この小さなボフミルコーヒーは、僕らが改修を請け負って昨年竣工した、長崎県対馬市の「hotel jin」の1階に近々移転する予定です。対馬は韓国人の観光客がとても多く、ボフミルの出店には最適なので。僕としては、こういう物件をもっとやりたいんです。要するに地方や海外にベースがあるブランドが、東京や日本に出店したいと思ったときのテストモデルに使えるような小さいお店。リスクを背負っていきなり大きく始めるより、小さなところから緩やかにスタートできるような場所ですね。

photo by イ ジュヨン / Ju Yeon Lee
そうなると、もはや店舗や什器の設計、人の動きやコミュニケーションの計画をさらに超えて、出店や経営のプランニングなどとも「デザイン」が一体化していくようなイメージでしょうか。
そうですね。「全体」を見たいですよね。経営者の皆さんと違って僕は食通ではないので、メニューにまでは口を挟まないですけど、「どうやったら店が持続的に成り立つか」、「そのために何が必要か」は総合的に考えます。実際、「え、そんなことまで考えてくれるんですか?」と、よく驚かれますよ。先ほど話したようなレジの位置や向きから、告知の手法。設計の範疇を超えた、営業時間帯、店員の数やそのシフトの話まで、とにかくお節介なんです(笑)。普通の設計者は、経営者が決めたオーダーや仕様が来て、それに従って作るんでしょうけど、僕らは、そのオーダー自体から関わりたいと思っています。

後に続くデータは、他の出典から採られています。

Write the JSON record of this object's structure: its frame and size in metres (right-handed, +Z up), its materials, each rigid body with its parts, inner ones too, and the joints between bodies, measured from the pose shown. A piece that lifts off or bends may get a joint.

実際、「ボフミル千駄ヶ谷 東京」くらいの規模のお店だと、スタッフ二人で回すと大きな売り上げが必要になってきます。でもそこは無理に一人で乗り切るのではなく、「ちょっとトイレに行っていて留守です」とか、「今、お昼ごはんなのでちょっと待っててね」とか、そういうノリも受け入れてもらえるような、「ゆるい雰囲気」をデザインに織り交ぜながら、ワンオペ体制を成立させることこそが大事かなと。でも、僕に仕事を振ってくれている人たちって、そういうことを考えるのが好きな人たちばかりなんですよ。だから、そういう話を一緒にできること自体を、喜びとしているような気もしますけどね。
リビングデザインセンターOZONEにてインタビュー(2025年5月収録)
※写真掲載事例はすべて スキーマ建築計画の設計・デザインによるもの。
※2025年5月時点の情報です。最新の情報とは異なる場合がございます。